The satellite was ejected into Earth’s orbit in September 2016

mumbai Updated: Feb 28, 2018 11:42 IST
Snehal Fernandes
A former member of the Pratham team said they achieved 90% success.
A former member of the Pratham team said they achieved 90% success.(HT File Photo)

The maiden microsatellite, Pratham, launched by the Indian Institute of Technology – Bombay (IITB) did not complete its mission goal.

“We achieved 90% success,” said Yash Sanghvi, who was part of the Pratham team. “One of our success criteria which amounted to 90% was to receive the beacon signal at our ground station. We received the signal twice. Had we also received the downlink signal, the success of the mission would have been 100 percent.”

Pratham, a 10-kg microsatellite on board Polar Satellite Launch Vehicle-C35, was ejected into the Earth’s orbit in September 2016 by the Indian Space Research Organisation (ISRO) from the Satish Dhawan Space Research Centre, Sriharikota in Andhra Pradesh.

READ: Learn from the best: Now, IIT-Bombay will teach students to build satellites

The objective of the microsatellite was to measure total electron count (TEC) in the ionosphere that can improve the accuracy of the Global Positioning System in India and to predict tsunamis.
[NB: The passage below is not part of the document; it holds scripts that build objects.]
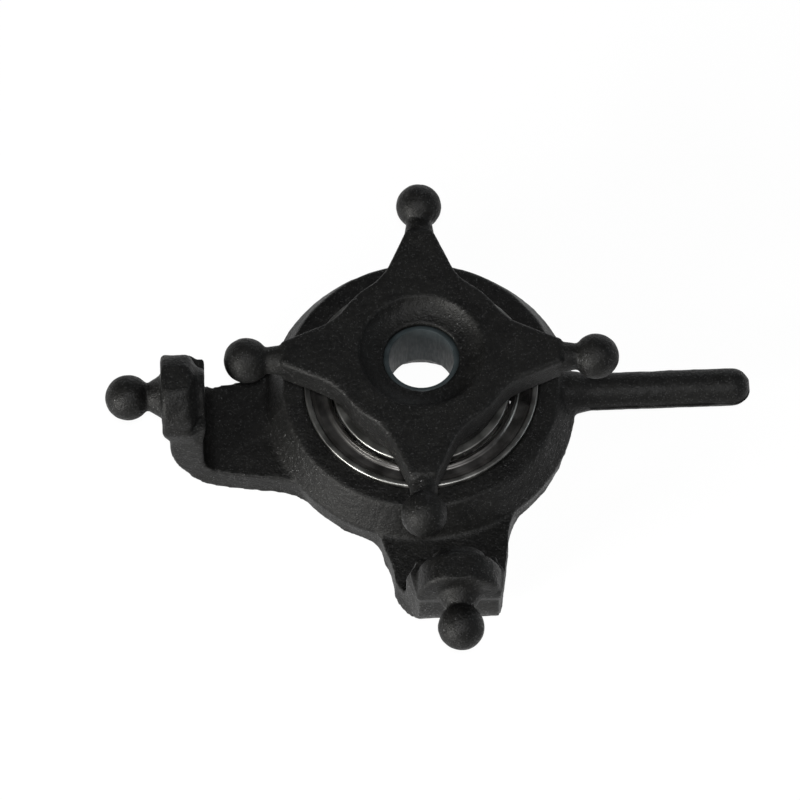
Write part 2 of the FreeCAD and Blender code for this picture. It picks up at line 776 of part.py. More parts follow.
def make_outer_ring():
    """Non-rotating moulding: ring, two servo arms with ball studs, and the anti-rotation pin."""
    body = new_body("outer_ring")
    arm_features = add_servo_arm(body)
    repeat_round(body, "two_servo_arms", arm_features, dim(SERVO_ARMS), d.servo_arm_spread)

    pin = new_sketch(body, "pin_section", XZ, up=d.pin_height)
    pin.AttachmentOffset.Rotation.Axis = FreeCAD.Vector(0, 1, 0)
    pin.setExpression("AttachmentOffset.Rotation.Angle", (-d.servo_arm_turn).text)
    outline(
        pin,
        [
            (bearing_radius, 0),
            (d.pin_end, 0),
            (d.pin_end, d.pin_radius - d.pin_nose),
            (d.pin_end - d.pin_nose, d.pin_radius),
            (d.pin_straight_start, d.pin_radius),
            (ring_radius, d.pin_root_radius),
            (bearing_radius, d.pin_root_radius),
        ],
        {2: (LEFT, d.pin_nose)},
    )
    turn(body, pin, axis="H_Axis")

    skin = new_sketch(body, "ring_section", XZ)
    outline(
        skin,
        [
            (0, d.ring_bottom),
            (foot_radius, d.ring_bottom),
            (waist_radius, web_top),
            (ring_radius, ring_top - d.ring_edge),
            (ring_radius - d.ring_edge, ring_top),
            (0, ring_top),
        ],
    )
    turn(body, skin)

    seat = new_sketch(body, "bearing_seat_section", XZ)
    seat_radius = bearing_radius + d.press_gap
    above = d.servo_ball_height + 1
    outline(
        seat,
        [
            (0, d.ring_bottom - 1),
            ((bearing_radius - d.race_seat_width), d.ring_bottom - 1),
            ((bearing_radius - d.race_seat_width), bearing_bottom),
            (seat_radius, bearing_bottom),
            (seat_radius, above),
            (0, above),
        ],
    )
    turn(body, seat, cut=True)
    body.Placement.Rotation.Axis = FreeCAD.Vector(0, 0, 1)
    body.setExpression("Placement.Rotation.Angle", d.servo_arm_turn.text)
    return body


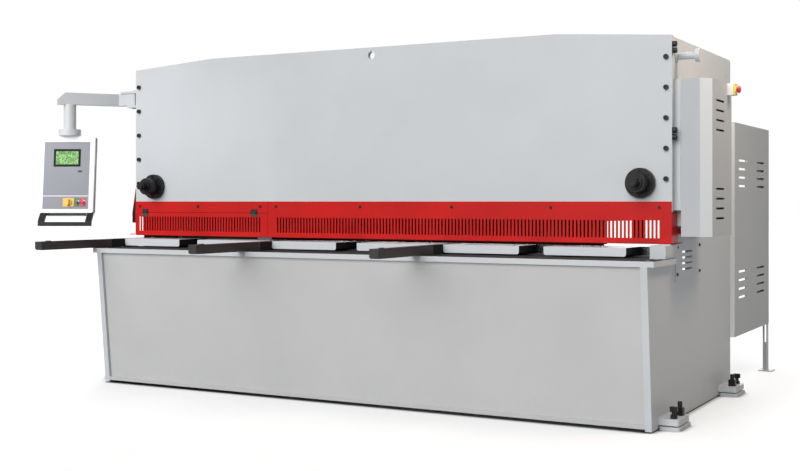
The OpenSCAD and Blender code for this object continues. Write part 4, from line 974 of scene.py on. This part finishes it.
for side, pump_x in ((-1, -0.215), (1, -0.165)):
    lay_pipe([(pump_x, PUMP_Y, PUMP_TOP), (pump_x, PUMP_Y, PUSH_Z), (pump_x, PUSH_Y, PUSH_Z),
              (side * RAM_X, PUSH_Y, PUSH_Z), (side * RAM_X, RAM_Y, PUSH_Z),
              (side * RAM_X, RAM_Y, BARREL_TOP)], 0.018, (0, 0, 1))
for side, pump_x in ((-1, -0.135), (1, -0.110)):
    lay_pipe([(pump_x, PUMP_Y, PUMP_TOP), (pump_x, PUMP_Y, PULL_Z), (pump_x, PULL_Y, PULL_Z),
              (side * PULL_X, PULL_Y, PULL_Z), (side * PULL_X, PULL_Y, PORT_Z),
              (side * PULL_X, RAM_Y, PORT_Z), (side * (RAM_X - BARREL_RADIUS), RAM_Y, PORT_Z)],
             0.022, (-side, 0, 0))
print(len(pipes), "pipes and", len(nuts), "nuts laid")

# %% [markdown]
# Every hold-down takes its oil from one thin pipe, through a tee on its barrel. The barrels
# are found as the separate solids of their node, so that each of them gets its tee.

# %% Feed of the hold-downs
clamps = sorted(islands("hold_down_barrels"), key=lambda corners: corners[0].x)
clamp_top, clamp_y = clamps[0][1].z, (clamps[0][0].y + clamps[0][1].y) / 2
clamp_x = [(low.x + high.x) / 2 for low, high in clamps]
FEED_UP, FEED_RADIUS = 0.016, 0.006
feed_ends = [Vector((x, clamp_y, clamp_top + FEED_UP)) for x in (clamp_x[0], clamp_x[-1])]
pipes.append(tube(feed_ends, FEED_RADIUS))
tee = lathe([(0, 0.028), (0.010, 0.028), (0.010, 0.006), (0.015, 0.006), (0.015, -0.001)], 6)
tees = [placed(tee, Matrix.Translation((x, clamp_y, clamp_top))) for x in clamp_x]
piece("oil_pipes", joined(pipes), pipe_steel, "frame")
piece("pipe_nuts", joined(nuts + tees), zinc, "frame")
print(len(pipes), "pipes,", len(nuts), "nuts and", len(tees), "tees placed")

# %% [markdown]
# Thin plates close the step in the cabinet's back beside the guard's wing, the throat
# behind it, and the seam at the flap's free end. A dark red skirt hangs under the gauge beam,
# a sheet of painted shade that hides lit parts behind the guard's slots. Each is a box
# between two corners, so a table of corners is all they need.

# %% Closing plates
plate_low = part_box("front_plate")[0]
back_low, back_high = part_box("cabinet_back")
gauge_low, gauge_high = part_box("gauge_beam")
closing_plates = (
    ("wing_shield", (SIDE_FACE + 0.006, back_low.y + 0.052, back_low.z + 0.001),
     (back_high.x - 0.0005, back_low.y + 0.054, plate_low.z + 0.0055), coat["painted_grey"], "frame"),
    ("throat_shield", (SIDE_FACE + 0.0002, FRONT_Y + 0.5545, 0.8905),
     (SIDE_FACE + 0.0045, FRONT_Y + 0.750, 0.9565), coat["painted_grey"], "frame"),
    ("seam_backing", (PLATE_LEFT + 0.0055, FRONT_Y + 0.3574, 1.004),
     (PLATE_LEFT + 0.055, FRONT_Y + 0.3594, 1.026), coat["guard_red"], "frame"),
    # Dark red skirt: a sheet of painted shade behind the guard's slots.
    ("gauge_skirt", (gauge_low.x + 0.001, FRONT_Y + 1.002, 0.8198),
     (gauge_high.x - 0.001, FRONT_Y + 1.012, 0.8425), special["gauge_beam"], "gauge"))
for name, low, high, material, body in closing_plates:
    piece(name, sheet(low, high), material, body)
print(len(closing_plates), "closing plates placed")

# %% [markdown]
# The guard's sheet ends in a narrow hem along its lower edge, whose lowest strip is painted
# dark red as painted shade.
# It is made as a strip for the flap and another for the fixed guard, so that the flap's
# hem swings with the flap. A short black edge finishes the tab at the flap's free end.

# %% Hem of the guard
GUARD_SHEET, TAB_END = 0.003, PLATE_LEFT + 0.006
flap_low, flap_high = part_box("guard_flap")
right_low, right_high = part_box("guard_right")


def hem(low, high):
    return sheet((*low, GUARD_LOW - HEM), (*high, GUARD_LOW + 0.0002))


flap_hem = hem((max(flap_low.x, TAB_END), flap_low.y), (flap_high.x, flap_low.y + GUARD_SHEET))
front_hem = hem((max(right_low.x, TAB_END), right_low.y), (right_high.x, right_low.y + GUARD_SHEET))
wing_hem = hem((right_high.x - GUARD_SHEET, right_low.y), (right_high.x, right_high.y))
piece("flap_hem", flap_hem, special["guard_right"], "flap")
piece("guard_hem", joined([front_hem, wing_hem]), special["guard_right"], "frame")
piece("tab_edge", sheet((flap_low.x, flap_low.y + 0.0005, GUARD_LOW - 0.0005),
                        (TAB_END, flap_low.y + 0.018, GUARD_LOW + 0.0045)), coat["black_plastic"], "flap")
print("hems and tab edge placed")

# %% [markdown]
# The emergency stop's lid has a small screw in every corner. The places are taken from
# the lid's own box, so the screws follow it.

# %% Emergency stop fittings
lid_low, lid_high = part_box("estop_lid")
LID_THICK, SCREW_IN = 0.011, 0.0065
lid_screws = [placed(socket_head(0.003, 0.0016), aimed((lid_low.x + LID_THICK - 0.0001, y, z), (1, 0, 0)))
              for y in (lid_low.y + SCREW_IN, lid_high.y - SCREW_IN)
              for z in (lid_low.z + SCREW_IN, lid_high.z - SCREW_IN)]
piece("estop_screws", joined(lid_screws), zinc, "frame")
print(len(lid_screws), "lid screws")

# %% [markdown]
# The studio is a pale floor under a soft white sky. The background has to stay white
# without lighting the machine, so rays from the camera, or through glass, see white, rays
# from a mirror see partly white, and all others see the dimmer sky.

# %% Sky
MIRROR_SHARE = 0.45


def seen_directly(root):
    """1 for rays that come from the camera or through glass, and a share for a mirror's."""
    rays = root.node("ShaderNodeLightPath").socket.node.outputs
    camera_ray, mirror_ray, glass_ray = (Field(root.tree, rays[kind]) for kind in
                                         ("Is Camera Ray", "Is Glossy Ray", "Is Transmission Ray"))
    return camera_ray + mirror_ray * MIRROR_SHARE + glass_ray


def white_sky(strength):
    world = bpy.data.worlds.new("studio_sky")
    scene.world = world
    world.use_nodes = True
    tree = world.node_tree
    sky = tree.nodes["Background"]
    sky.inputs["Color"].default_value = (0.95, 0.97, 1.0, 1.0)
    sky.inputs["Strength"].default_value = strength
    root = Field(tree, sky.outputs[0])
    white = root.node("ShaderNodeBackground", {}, {"Color": (1, 1, 1, 1), "Strength": 1.0})
    mixed = root.node("ShaderNodeMixShader", {}, {0: seen_directly(root), 1: root, 2: white})
    tree.links.new(mixed.socket, tree.nodes["World Output"].inputs["Surface"])


white_sky(0.26)
print("sky ready")

# %% [markdown]
# A wide, soft sun stands in front and a little to the left, and a weaker one behind the
# machine on the left. A small warm lamp lights the top of the right side, and another the
# control case. The angle of a sun sets how soft its shadows are.

# %% Lamps
MIDDLE_OF_MACHINE = (0, 0, 0.9)


def lamp(name, place, aim, light):
    holder = bpy.data.objects.new(name, light)
    scene.collection.objects.link(holder)
    holder.location = place
    holder.rotation_euler = (Vector(aim) - Vector(place)).to_track_quat("-Z", "Y").to_euler()
    holder.visible_camera = False


def sun(name, place, angle, power):
    light = bpy.data.lights.new(name, "SUN")
    light.energy, light.angle = power, math.radians(angle)
    lamp(name, place, MIDDLE_OF_MACHINE, light)


def small_lamp(name, place, aim, width, power, colour=(1.0, 1.0, 1.0)):
    light = bpy.data.lights.new(name, "AREA")
    light.energy, light.size, light.color = power, width, colour
    lamp(name, place, aim, light)


sun("key", (-1.2, -8.6, 5.9), 50, 2.45)
small_lamp("side", (3.05, -0.45, 2.95), (1.80, -0.25, 1.80), 0.7, 27, (1.0, 0.84, 0.66))
small_lamp("case", (-1.82, -1.9, 1.62), (-2.02, -0.9, 1.30), 0.4, 3.5)
sun("back", (-3.4, 8.6, 4.4), 40, 1.1)
print("4 lamps placed")

# %% [markdown]
# The floor looks white all round, and darker only close to the machine. It glows towards
# the camera, less so where shade gathers in corners, which Ambient Occlusion measures at a
# wide and at a near distance.

# %% Floor
FLOOR_REACH, FLOOR_GLOW = 60.0, 0.66
floor_mesh = bpy.data.meshes.new("floor")
floor_mesh.from_pydata([(-FLOOR_REACH, -FLOOR_REACH, 0), (FLOOR_REACH, -FLOOR_REACH, 0),
                        (FLOOR_REACH, FLOOR_REACH, 0), (-FLOOR_REACH, FLOOR_REACH, 0)], [], [(0, 1, 2, 3)])
floor = bpy.data.objects.new("floor", floor_mesh)
scene.collection.objects.link(floor)


def pale_floor():
    """A matt floor that glows towards the camera, less so in corners where shade gathers."""
    material, root, place = start("pale_floor")
    cloud = root.noise(place, 1.5, 3.0)
    wide, near = (root.node("ShaderNodeAmbientOcclusion", {"samples": 8}, {"Distance": away}, 1)
                  for away in (0.8, 0.05))
    contact = near.span(0.35, 0.9)
    plain = cloud.span(0.3, 0.7).blend(rgba([0.40] * 3), rgba([0.44] * 3))
    tone = contact.blend(rgba([0.01] * 3), plain)
    shade = wide.span(0.2, 1.0, 0.6, 1.0) * contact
    lit = (seen_directly(root) * shade * FLOOR_GLOW).blend(rgba([0.0] * 3), rgba([1.0] * 3))
    return finish(material, tone, 0.8, Emission_Color=lit, Emission_Strength=1.0)


floor_mesh.materials.append(pale_floor())
print("studio ready")

# %% [markdown]
# The camera stands level, to the right of the machine and below its top edge, with a
# slightly long lens. A small shift keeps the machine in the frame without tilting the
# view, so upright edges stay upright.

# %% Camera
CAMERA_PLACE = at(3.342, -5.400, 1.079)
CAMERA_TURN = 28.77
LENS_MM, SENSOR_MM = 54.27, 36.0
DROP = -0.0425
camera_data = bpy.data.cameras.new("camera")
camera_data.lens, camera_data.sensor_width, camera_data.shift_y = LENS_MM, SENSOR_MM, DROP
camera = bpy.data.objects.new("camera", camera_data)
scene.collection.objects.link(camera)
camera.location = CAMERA_PLACE
camera.rotation_euler = Euler((math.radians(90), 0, math.radians(CAMERA_TURN)))
scene.camera = camera
scene.view_settings.view_transform = "Standard"
print("camera at", tuple(round(number, 3) for number in CAMERA_PLACE))

# %% [markdown]

# %% The end
print("scene built")
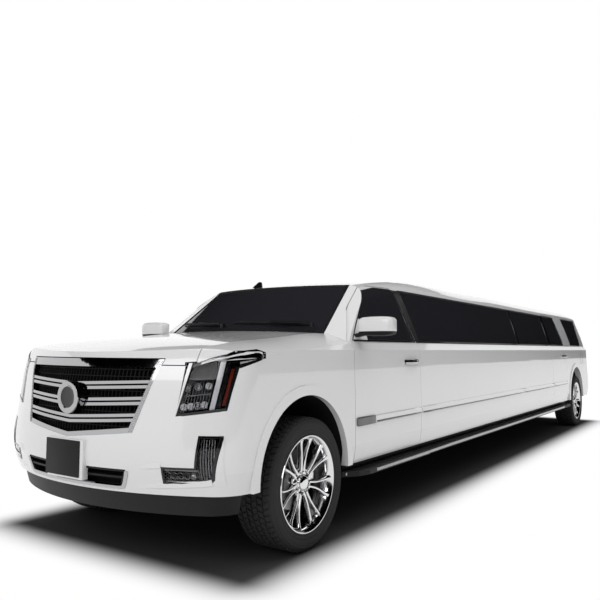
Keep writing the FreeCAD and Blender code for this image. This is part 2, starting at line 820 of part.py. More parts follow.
def pillar_span(gap):
    """Region between the outer edges of the windshield pillars, seen from the front."""
    low_half = windshield_low_half + windshield_pillar_width + gap
    high_half = windshield_high_half + windshield_pillar_width + gap
    points = [(-low_half, belt_z), (low_half, belt_z), (high_half, roof_seam_z), (-high_half, roof_seam_z)]
    return front_prism(points, -reach, at(front_door_rear - roof_lean) + gap)


def make_a_pillars():
    """Windshield pillars and their header, from the fenders up to the roof."""
    low, high = a_pillar_line(-moving_gap * 2, roof_seam_z)
    zone = side_prism([(-reach, low[1]), low, high, (-reach, high[1])], -reach, reach).fuse(pillar_span(0))
    behind = side_zone(front_door_rear, door_seam_slope, tail_station, 0, belt_z, roof_seam_z, roof_lean)
    return cabin_shell.common(zone).cut(hood_zone).cut(windshield_opening(0)).cut(behind).cut(mirrored(behind))


def make_windshield():
    """Windshield glass between the pillars."""
    return glass_layer.common(windshield_opening(fit_gap)).cut(hood_zone)


def make_roof():
    """Roof skin with its rails, from the header to the tailgate seam."""
    panel = cabin_shell.common(box(-reach, reach, -reach, reach, roof_seam_z, roof_z + overrun))
    half = tailgate_half_width + moving_gap
    return panel.cut(box(-half, half, at(tailgate_hinge_station) - moving_gap, reach, belt_z, roof_z + overrun))


def window_zone(low_front, low_rear, lean_front, lean_rear, gap):
    """Region of a side window, seen from the side, for both sides of the car."""
    low_z = belt_z + belt_frame / 2 + gap
    high_z = door_top_z - door_header / 4 - gap
    share_up = (high_z - belt_z) / (window_top_z - belt_z)
    return side_prism([(at(low_front) + gap, low_z), (at(low_rear) - gap, low_z),
                       (at(low_rear - lean_rear * share_up) - gap, high_z),
                       (at(low_front - lean_front * share_up) + gap, high_z)], 0, flare_half_width + overrun)


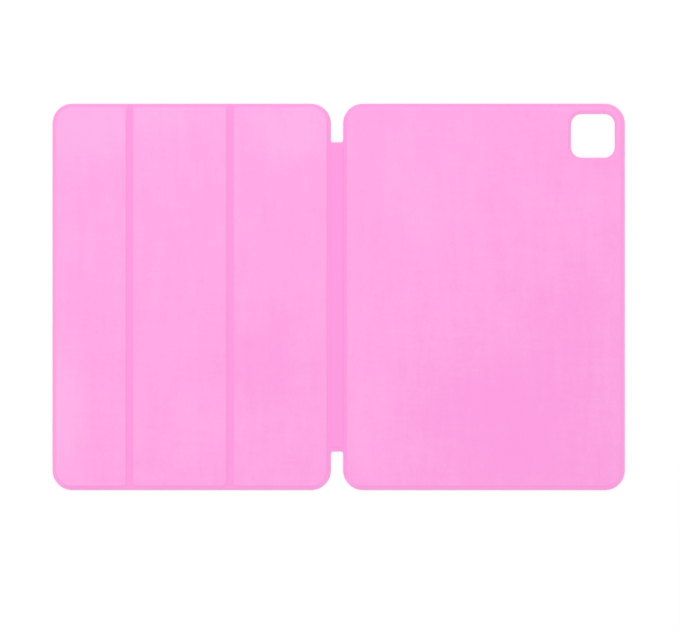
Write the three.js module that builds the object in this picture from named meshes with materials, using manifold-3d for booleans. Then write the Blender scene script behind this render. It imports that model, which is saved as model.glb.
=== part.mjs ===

Ionosphere is the layer above the earth’s upper atmosphere comprising electrons and electrically charged atoms and molecules stretching from 50km to more than 1,000km.

The beacon signal is the signature of the satellite, which on decoding tells it is “Pratham, student satellite of IIT-Bombay’. The downlink signal signifies the satellite’s functionality such as battery voltage.

The microsatellite needed both the beacon and downlink signals to start TEC measurements. In the absence of either signal, TEC measurement was not successful.

Built at a cost of Rs1.5 crore, Pratham finished its lifetime of four months. The student satellite team said the microsatellite could still be orbiting around the earth but it will de-orbit and burn itself in the atmosphere.

IITB is now focussing on Advitiy – the next satellite project. The team has set a deadline of two years for its launch and is finalising a proposal listing out the objectives and goals that will be sent to ISRO.

“On realising that we had achieved only 90% success with Pratham, we looked at its entire journey from conceptualisation to the launch. We found all possible improvements that we could have done, documented them, and incorporating them into Advitiy,” said Sanghvi, project manager.